---- Source material

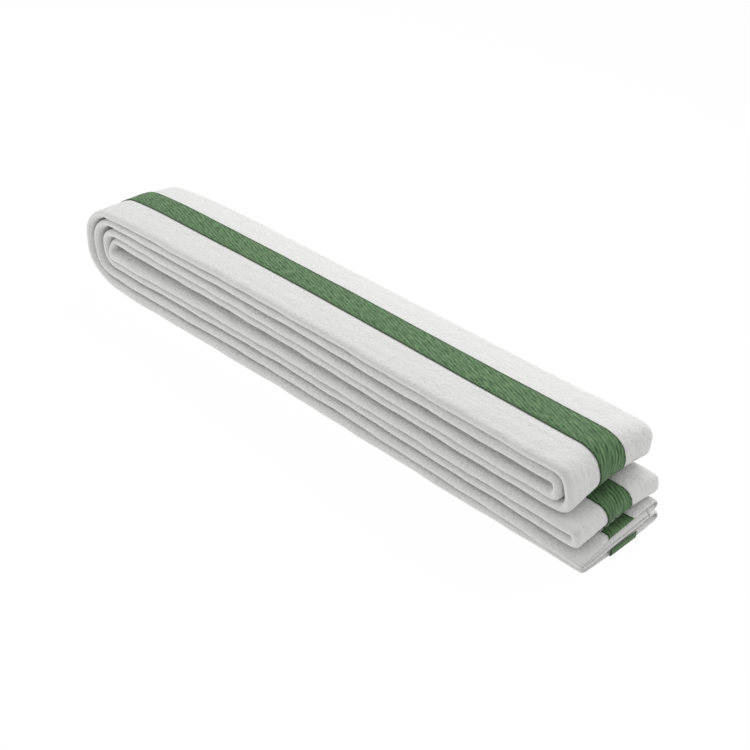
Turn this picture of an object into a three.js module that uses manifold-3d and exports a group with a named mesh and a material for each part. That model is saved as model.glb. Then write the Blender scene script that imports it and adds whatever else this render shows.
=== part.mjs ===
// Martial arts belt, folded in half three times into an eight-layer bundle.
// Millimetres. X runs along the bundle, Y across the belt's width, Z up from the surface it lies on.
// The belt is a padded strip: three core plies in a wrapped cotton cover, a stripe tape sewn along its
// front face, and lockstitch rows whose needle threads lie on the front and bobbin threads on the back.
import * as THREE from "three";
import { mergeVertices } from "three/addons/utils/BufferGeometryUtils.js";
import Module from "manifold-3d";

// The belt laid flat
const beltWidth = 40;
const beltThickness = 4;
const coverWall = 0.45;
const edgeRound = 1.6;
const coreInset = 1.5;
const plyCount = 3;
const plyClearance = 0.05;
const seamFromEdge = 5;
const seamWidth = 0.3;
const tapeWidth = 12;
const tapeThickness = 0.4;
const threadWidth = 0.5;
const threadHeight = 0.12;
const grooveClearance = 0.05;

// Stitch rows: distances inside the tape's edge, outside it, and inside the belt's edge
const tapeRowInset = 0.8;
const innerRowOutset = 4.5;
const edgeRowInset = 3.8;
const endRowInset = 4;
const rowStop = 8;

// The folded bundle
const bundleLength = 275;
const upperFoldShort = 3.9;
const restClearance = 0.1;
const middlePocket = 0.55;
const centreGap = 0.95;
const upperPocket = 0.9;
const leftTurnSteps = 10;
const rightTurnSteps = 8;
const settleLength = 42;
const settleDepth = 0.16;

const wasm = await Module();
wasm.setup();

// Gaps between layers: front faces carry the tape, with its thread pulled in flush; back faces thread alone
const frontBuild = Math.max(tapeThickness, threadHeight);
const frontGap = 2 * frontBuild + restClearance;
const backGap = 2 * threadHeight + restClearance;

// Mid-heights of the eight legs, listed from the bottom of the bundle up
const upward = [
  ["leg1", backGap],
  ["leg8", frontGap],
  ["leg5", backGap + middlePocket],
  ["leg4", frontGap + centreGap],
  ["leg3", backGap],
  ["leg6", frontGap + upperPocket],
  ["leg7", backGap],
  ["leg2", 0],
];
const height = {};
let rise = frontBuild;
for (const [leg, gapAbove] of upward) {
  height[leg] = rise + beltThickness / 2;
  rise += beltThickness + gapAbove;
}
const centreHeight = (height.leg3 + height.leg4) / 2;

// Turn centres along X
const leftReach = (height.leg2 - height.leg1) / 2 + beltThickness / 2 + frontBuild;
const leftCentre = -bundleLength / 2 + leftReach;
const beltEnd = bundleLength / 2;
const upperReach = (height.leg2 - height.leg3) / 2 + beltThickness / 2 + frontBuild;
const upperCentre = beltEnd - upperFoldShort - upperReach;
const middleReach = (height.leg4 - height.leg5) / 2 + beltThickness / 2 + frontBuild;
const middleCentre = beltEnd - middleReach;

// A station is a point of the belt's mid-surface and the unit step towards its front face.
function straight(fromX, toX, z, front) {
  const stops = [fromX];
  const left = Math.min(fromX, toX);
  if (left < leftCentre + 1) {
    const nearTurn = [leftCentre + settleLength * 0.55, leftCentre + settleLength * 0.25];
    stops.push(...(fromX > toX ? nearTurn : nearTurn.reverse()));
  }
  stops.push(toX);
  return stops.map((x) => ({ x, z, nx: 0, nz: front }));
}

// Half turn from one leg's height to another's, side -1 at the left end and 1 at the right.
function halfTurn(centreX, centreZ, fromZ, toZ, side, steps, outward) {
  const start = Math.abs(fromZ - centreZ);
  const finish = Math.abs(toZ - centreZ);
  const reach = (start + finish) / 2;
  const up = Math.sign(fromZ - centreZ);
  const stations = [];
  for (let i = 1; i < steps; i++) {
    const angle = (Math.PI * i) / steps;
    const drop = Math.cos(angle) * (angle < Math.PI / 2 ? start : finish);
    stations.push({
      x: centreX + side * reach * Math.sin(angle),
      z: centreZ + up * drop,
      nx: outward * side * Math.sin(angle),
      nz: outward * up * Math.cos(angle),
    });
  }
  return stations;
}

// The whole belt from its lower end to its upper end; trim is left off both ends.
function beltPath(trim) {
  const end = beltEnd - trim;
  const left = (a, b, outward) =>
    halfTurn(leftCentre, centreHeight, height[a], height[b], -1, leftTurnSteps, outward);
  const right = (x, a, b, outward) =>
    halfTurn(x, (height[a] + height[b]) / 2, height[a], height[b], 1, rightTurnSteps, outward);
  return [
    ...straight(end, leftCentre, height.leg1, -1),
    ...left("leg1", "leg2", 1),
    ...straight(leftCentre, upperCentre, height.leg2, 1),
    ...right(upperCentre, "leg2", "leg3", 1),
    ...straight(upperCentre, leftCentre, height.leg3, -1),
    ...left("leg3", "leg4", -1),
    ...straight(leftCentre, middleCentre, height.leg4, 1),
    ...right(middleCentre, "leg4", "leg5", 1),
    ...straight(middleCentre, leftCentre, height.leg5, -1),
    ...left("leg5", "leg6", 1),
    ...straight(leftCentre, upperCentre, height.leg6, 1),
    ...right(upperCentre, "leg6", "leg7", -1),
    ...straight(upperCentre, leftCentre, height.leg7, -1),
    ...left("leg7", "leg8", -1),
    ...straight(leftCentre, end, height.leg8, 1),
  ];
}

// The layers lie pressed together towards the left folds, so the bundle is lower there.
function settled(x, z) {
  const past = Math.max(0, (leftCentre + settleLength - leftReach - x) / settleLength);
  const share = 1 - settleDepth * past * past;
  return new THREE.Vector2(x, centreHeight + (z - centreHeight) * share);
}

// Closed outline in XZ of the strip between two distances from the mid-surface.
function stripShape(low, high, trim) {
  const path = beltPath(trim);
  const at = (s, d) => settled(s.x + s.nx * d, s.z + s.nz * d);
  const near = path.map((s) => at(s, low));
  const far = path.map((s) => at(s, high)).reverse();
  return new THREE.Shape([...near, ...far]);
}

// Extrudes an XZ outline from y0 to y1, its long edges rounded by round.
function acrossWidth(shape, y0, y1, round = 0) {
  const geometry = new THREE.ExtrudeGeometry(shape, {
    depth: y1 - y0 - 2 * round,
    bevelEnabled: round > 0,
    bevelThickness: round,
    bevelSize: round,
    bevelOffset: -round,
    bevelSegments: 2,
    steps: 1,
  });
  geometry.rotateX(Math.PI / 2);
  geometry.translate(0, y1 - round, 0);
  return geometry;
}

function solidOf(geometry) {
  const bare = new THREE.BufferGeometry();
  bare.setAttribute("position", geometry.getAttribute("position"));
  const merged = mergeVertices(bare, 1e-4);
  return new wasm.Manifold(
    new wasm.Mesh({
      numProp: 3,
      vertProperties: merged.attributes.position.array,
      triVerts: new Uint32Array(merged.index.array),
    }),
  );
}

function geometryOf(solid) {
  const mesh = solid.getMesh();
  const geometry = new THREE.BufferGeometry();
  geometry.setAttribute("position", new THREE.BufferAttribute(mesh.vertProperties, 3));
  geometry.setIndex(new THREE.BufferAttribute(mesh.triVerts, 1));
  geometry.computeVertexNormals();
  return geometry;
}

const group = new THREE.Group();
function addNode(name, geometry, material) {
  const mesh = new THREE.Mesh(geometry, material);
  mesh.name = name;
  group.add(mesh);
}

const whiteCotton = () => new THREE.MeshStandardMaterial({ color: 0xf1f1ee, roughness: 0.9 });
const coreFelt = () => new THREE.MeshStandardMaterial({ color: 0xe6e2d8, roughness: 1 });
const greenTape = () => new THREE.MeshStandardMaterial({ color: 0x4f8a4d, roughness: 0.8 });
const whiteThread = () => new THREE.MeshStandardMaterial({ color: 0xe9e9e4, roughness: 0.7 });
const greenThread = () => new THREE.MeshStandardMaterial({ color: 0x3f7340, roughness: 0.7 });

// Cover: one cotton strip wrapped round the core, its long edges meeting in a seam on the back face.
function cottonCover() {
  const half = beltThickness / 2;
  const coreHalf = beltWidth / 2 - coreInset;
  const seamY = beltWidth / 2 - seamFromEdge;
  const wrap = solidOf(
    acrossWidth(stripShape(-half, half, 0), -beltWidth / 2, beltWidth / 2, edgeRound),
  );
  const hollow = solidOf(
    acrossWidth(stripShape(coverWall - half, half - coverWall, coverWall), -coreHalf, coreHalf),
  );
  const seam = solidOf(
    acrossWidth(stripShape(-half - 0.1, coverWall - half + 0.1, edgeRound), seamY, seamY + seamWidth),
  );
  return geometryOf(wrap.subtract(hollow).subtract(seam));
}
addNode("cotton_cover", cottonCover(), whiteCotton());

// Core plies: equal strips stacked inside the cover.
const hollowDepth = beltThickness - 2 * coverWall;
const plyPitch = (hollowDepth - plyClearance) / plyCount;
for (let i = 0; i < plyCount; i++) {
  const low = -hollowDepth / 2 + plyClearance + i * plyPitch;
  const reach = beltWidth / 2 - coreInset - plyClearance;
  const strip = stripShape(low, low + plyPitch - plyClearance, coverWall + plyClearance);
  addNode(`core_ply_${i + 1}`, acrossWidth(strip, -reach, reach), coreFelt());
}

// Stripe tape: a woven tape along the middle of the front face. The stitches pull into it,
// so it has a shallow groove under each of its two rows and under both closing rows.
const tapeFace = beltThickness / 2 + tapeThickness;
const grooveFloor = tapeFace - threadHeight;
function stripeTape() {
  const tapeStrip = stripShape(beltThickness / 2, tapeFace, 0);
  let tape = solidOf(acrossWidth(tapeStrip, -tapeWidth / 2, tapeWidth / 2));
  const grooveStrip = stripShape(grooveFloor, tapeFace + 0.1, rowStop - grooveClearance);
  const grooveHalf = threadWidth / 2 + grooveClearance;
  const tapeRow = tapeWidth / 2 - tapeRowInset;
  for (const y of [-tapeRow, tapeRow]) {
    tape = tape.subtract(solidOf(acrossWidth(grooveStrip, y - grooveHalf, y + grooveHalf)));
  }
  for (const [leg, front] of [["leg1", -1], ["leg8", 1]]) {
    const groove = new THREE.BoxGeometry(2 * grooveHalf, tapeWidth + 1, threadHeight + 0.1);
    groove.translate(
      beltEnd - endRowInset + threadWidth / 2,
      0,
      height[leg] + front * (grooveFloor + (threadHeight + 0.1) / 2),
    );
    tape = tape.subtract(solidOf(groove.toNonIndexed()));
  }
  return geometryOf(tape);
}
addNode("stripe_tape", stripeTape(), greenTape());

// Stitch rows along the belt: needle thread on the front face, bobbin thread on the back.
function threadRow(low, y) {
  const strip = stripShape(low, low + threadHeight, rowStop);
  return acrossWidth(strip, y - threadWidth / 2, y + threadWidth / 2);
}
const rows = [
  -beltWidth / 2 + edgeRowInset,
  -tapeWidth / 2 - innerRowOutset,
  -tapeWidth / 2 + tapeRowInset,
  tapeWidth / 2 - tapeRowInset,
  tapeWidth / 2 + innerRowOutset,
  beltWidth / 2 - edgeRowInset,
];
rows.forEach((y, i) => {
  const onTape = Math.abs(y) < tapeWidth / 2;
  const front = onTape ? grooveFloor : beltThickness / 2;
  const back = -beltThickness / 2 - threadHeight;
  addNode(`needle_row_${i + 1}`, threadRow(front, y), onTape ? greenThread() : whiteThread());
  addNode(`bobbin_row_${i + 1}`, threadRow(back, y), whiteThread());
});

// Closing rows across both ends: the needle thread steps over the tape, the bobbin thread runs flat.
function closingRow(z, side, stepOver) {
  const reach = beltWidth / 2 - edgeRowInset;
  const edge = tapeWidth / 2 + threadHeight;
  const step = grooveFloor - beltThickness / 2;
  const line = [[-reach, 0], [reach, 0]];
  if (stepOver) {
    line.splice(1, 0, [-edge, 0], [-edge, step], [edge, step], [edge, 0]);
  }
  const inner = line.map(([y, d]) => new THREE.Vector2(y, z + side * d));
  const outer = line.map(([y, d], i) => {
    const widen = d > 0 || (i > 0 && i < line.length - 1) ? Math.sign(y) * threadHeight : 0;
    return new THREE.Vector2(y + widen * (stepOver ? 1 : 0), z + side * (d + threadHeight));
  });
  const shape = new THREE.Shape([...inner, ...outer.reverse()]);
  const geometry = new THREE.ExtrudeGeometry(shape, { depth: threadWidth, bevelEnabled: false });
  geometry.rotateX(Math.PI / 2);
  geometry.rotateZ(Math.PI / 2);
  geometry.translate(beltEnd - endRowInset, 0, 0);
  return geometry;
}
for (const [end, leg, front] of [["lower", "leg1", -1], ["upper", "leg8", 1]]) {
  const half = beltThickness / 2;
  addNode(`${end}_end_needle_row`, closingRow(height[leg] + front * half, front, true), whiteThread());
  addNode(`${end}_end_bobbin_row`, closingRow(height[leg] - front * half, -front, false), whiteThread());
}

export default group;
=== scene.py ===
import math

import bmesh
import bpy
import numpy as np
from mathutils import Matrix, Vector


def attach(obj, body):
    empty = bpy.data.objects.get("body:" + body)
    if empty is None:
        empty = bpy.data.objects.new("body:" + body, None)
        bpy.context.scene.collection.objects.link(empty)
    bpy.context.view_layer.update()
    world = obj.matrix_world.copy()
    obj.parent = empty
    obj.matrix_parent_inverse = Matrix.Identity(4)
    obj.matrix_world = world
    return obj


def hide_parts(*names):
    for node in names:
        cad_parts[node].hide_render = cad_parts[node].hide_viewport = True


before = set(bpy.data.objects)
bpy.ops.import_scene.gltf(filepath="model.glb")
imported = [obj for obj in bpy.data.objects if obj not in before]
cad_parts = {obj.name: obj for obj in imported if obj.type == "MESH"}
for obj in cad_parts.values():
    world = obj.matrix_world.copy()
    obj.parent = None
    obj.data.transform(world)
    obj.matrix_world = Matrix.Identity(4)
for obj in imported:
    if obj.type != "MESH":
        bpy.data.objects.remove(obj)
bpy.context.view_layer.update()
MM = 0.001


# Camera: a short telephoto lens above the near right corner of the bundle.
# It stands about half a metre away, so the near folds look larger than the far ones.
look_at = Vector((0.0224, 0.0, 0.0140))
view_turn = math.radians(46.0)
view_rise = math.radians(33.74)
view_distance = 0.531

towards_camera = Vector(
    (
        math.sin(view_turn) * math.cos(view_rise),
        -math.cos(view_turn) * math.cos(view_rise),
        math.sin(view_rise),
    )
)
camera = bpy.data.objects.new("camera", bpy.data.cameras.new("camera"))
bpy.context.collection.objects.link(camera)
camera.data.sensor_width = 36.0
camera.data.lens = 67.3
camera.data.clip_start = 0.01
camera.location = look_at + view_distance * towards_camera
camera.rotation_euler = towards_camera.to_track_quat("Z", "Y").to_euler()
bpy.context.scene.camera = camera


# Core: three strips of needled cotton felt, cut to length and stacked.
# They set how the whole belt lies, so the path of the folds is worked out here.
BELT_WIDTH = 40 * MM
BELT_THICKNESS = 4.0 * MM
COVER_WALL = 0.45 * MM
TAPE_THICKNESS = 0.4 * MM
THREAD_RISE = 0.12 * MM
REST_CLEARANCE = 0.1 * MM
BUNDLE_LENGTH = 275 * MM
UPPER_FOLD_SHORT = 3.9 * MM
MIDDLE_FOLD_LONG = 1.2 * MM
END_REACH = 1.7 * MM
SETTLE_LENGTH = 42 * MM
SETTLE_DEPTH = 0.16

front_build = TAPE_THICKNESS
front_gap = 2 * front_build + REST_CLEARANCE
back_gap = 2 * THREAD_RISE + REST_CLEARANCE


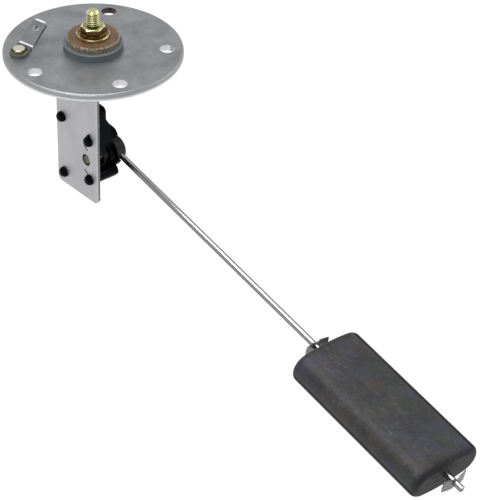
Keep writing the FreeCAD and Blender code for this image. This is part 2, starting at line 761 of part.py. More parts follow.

--------

The lines to quote run from the one containing "-front, false), whiteThread());" to the one containing "bpy.data.objects.remove(obj)". Quote them exactly, with both of those lines, and nothing else.

**Response to the exercise**
  addNode(`${end}_end_bobbin_row`, closingRow(height[leg] - front * half, -front, false), whiteThread());
}

export default group;
=== scene.py ===
import math

import bmesh
import bpy
import numpy as np
from mathutils import Matrix, Vector


def attach(obj, body):
    empty = bpy.data.objects.get("body:" + body)
    if empty is None:
        empty = bpy.data.objects.new("body:" + body, None)
        bpy.context.scene.collection.objects.link(empty)
    bpy.context.view_layer.update()
    world = obj.matrix_world.copy()
    obj.parent = empty
    obj.matrix_parent_inverse = Matrix.Identity(4)
    obj.matrix_world = world
    return obj


def hide_parts(*names):
    for node in names:
        cad_parts[node].hide_render = cad_parts[node].hide_viewport = True


before = set(bpy.data.objects)
bpy.ops.import_scene.gltf(filepath="model.glb")
imported = [obj for obj in bpy.data.objects if obj not in before]
cad_parts = {obj.name: obj for obj in imported if obj.type == "MESH"}
for obj in cad_parts.values():
    world = obj.matrix_world.copy()
    obj.parent = None
    obj.data.transform(world)
    obj.matrix_world = Matrix.Identity(4)
for obj in imported:
    if obj.type != "MESH":
        bpy.data.objects.remove(obj)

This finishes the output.